### Set problem
Using the records that appear below, write out exactly the lines from the one with "Model this object" through the one with "from math import cos, hypot, radians, sin", keeping both end lines.

### Source data
** start **

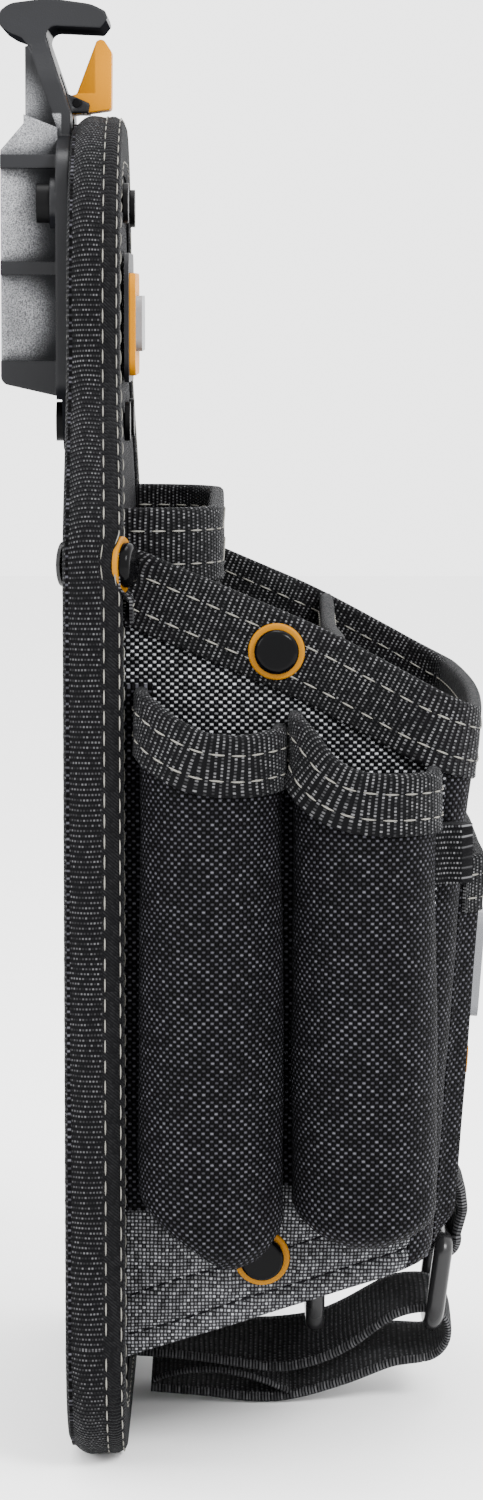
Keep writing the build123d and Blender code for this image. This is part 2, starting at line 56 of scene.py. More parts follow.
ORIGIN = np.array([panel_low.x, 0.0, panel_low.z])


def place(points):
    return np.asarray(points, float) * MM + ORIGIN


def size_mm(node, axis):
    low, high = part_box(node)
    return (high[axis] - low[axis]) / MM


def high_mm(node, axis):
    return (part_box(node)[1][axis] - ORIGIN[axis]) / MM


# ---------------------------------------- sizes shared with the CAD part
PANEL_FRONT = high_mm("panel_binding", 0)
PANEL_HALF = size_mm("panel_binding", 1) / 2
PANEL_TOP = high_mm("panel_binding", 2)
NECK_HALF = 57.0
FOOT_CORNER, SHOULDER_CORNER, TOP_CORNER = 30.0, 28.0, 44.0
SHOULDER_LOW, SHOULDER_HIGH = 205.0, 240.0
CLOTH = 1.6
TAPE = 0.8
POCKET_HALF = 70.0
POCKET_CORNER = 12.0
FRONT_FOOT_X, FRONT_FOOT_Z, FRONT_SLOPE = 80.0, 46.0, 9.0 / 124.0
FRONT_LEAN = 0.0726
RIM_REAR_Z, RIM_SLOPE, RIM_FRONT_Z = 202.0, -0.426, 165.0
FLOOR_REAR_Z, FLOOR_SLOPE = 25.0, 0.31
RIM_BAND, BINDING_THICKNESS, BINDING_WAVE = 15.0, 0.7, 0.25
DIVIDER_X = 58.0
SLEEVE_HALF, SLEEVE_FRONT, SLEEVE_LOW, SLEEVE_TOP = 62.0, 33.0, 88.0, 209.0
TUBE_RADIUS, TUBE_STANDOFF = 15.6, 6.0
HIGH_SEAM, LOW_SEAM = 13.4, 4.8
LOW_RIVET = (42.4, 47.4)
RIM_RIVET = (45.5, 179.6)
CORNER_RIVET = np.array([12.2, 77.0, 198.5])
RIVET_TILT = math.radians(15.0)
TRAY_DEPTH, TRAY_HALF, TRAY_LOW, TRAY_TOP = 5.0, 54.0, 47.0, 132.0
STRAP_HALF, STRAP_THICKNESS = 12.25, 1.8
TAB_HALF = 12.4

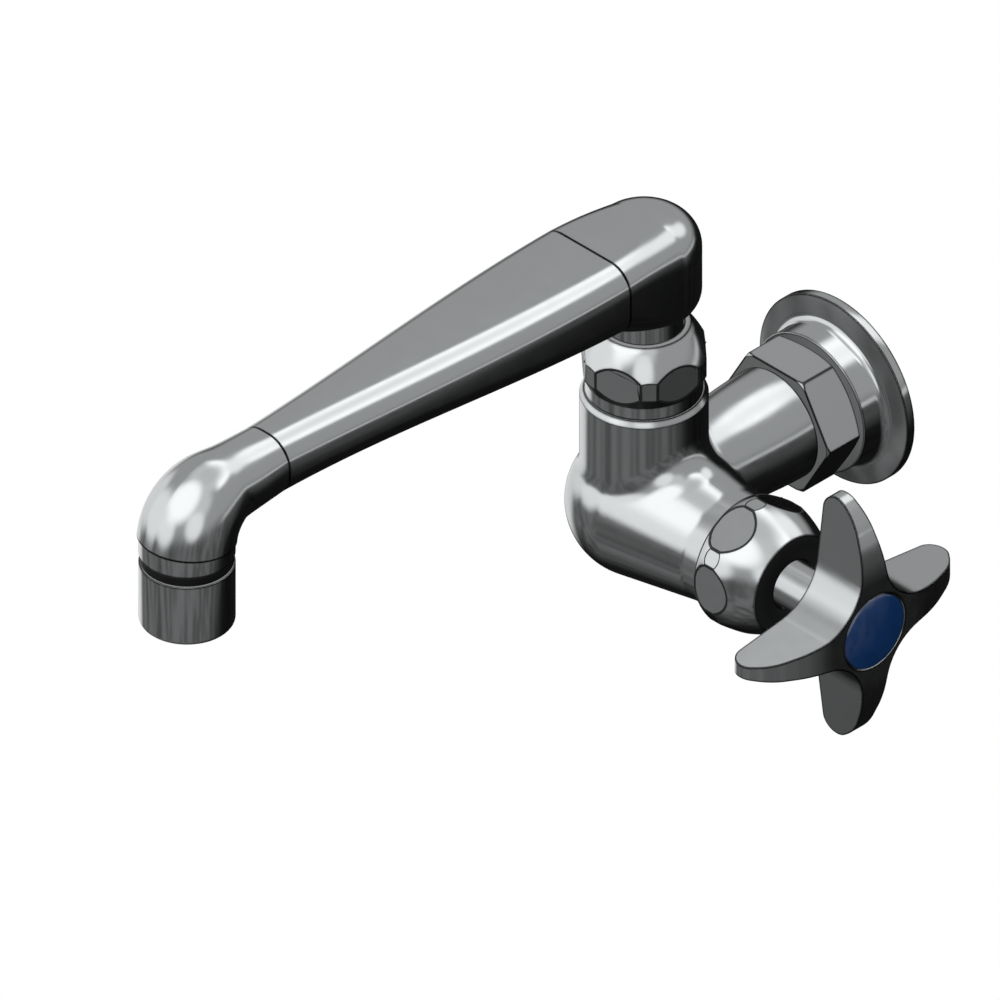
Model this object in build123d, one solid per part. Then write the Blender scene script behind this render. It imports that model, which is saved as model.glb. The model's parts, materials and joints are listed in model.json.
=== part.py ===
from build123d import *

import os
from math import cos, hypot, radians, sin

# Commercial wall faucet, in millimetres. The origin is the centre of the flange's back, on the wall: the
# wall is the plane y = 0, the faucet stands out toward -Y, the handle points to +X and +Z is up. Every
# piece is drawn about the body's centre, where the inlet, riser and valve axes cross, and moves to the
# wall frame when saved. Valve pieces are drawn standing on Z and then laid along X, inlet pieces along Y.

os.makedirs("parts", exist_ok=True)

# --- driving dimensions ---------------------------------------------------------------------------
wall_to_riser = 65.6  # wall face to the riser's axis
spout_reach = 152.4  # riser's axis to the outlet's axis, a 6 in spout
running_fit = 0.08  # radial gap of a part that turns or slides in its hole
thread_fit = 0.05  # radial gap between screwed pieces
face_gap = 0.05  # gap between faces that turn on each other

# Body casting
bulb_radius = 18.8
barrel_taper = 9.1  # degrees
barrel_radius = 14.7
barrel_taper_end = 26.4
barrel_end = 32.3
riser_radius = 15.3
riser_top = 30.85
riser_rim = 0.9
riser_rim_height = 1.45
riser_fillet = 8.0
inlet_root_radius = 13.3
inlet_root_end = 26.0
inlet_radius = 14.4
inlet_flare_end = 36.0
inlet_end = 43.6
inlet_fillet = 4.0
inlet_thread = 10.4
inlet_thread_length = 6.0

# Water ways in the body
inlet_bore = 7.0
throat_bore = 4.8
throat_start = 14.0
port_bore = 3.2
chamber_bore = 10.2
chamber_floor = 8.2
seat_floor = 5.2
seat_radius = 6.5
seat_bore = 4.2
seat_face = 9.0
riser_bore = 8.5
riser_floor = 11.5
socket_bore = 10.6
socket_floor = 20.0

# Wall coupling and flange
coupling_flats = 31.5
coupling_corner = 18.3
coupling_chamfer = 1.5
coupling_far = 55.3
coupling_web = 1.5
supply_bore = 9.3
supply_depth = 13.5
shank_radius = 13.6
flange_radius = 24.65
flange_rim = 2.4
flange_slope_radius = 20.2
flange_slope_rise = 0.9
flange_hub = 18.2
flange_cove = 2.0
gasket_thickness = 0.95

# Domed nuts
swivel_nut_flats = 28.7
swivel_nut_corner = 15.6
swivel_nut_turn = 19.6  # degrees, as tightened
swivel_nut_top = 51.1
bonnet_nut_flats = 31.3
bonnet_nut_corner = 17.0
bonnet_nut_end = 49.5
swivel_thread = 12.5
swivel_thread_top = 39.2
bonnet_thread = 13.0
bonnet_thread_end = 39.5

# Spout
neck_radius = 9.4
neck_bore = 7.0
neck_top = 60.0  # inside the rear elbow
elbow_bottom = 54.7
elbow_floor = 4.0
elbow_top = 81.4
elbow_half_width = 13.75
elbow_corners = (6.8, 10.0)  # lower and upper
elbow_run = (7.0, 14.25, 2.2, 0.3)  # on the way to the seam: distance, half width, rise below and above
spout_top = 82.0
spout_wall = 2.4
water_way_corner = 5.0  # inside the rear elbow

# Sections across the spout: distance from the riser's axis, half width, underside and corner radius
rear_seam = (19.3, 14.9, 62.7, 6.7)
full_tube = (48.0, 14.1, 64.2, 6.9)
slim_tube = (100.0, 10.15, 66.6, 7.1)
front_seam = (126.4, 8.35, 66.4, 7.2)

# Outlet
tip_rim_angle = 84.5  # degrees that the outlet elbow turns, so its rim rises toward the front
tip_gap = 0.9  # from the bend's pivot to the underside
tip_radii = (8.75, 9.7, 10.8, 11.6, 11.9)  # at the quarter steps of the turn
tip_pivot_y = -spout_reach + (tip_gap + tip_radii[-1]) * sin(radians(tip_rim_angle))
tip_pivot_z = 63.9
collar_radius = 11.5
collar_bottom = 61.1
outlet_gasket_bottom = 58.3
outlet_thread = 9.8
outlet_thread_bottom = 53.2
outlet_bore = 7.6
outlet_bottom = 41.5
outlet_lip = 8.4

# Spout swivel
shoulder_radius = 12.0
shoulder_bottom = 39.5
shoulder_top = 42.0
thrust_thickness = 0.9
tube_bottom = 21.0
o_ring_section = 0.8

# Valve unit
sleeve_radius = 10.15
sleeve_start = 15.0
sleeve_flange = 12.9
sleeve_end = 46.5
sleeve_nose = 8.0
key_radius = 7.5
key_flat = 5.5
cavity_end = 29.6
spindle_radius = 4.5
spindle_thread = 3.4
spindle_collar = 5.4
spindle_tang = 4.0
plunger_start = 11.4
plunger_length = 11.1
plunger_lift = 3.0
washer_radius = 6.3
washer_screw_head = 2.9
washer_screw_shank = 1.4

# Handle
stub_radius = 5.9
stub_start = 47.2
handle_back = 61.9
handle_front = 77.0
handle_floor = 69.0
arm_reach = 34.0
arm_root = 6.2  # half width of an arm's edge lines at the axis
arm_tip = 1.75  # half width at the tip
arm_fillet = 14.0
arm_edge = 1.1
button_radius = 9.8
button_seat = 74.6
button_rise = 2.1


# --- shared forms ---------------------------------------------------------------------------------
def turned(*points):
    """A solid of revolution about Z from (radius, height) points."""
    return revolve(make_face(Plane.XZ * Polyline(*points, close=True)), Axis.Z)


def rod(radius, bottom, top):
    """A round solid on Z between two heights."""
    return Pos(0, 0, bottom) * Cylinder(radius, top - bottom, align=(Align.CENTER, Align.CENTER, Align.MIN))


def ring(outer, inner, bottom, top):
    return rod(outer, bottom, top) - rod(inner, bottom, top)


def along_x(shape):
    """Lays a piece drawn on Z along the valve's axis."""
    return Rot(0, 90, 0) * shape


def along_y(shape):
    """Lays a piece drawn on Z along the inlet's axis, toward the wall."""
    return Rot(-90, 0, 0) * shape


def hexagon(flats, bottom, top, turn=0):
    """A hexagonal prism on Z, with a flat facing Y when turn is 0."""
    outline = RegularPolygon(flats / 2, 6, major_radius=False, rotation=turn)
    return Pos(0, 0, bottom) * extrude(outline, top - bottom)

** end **

### Result
Model this object in build123d, one solid per part. Then write the Blender scene script behind this render. It imports that model, which is saved as model.glb. The model's parts, materials and joints are listed in model.json.
=== part.py ===
from build123d import *

import os
from math import cos, hypot, radians, sin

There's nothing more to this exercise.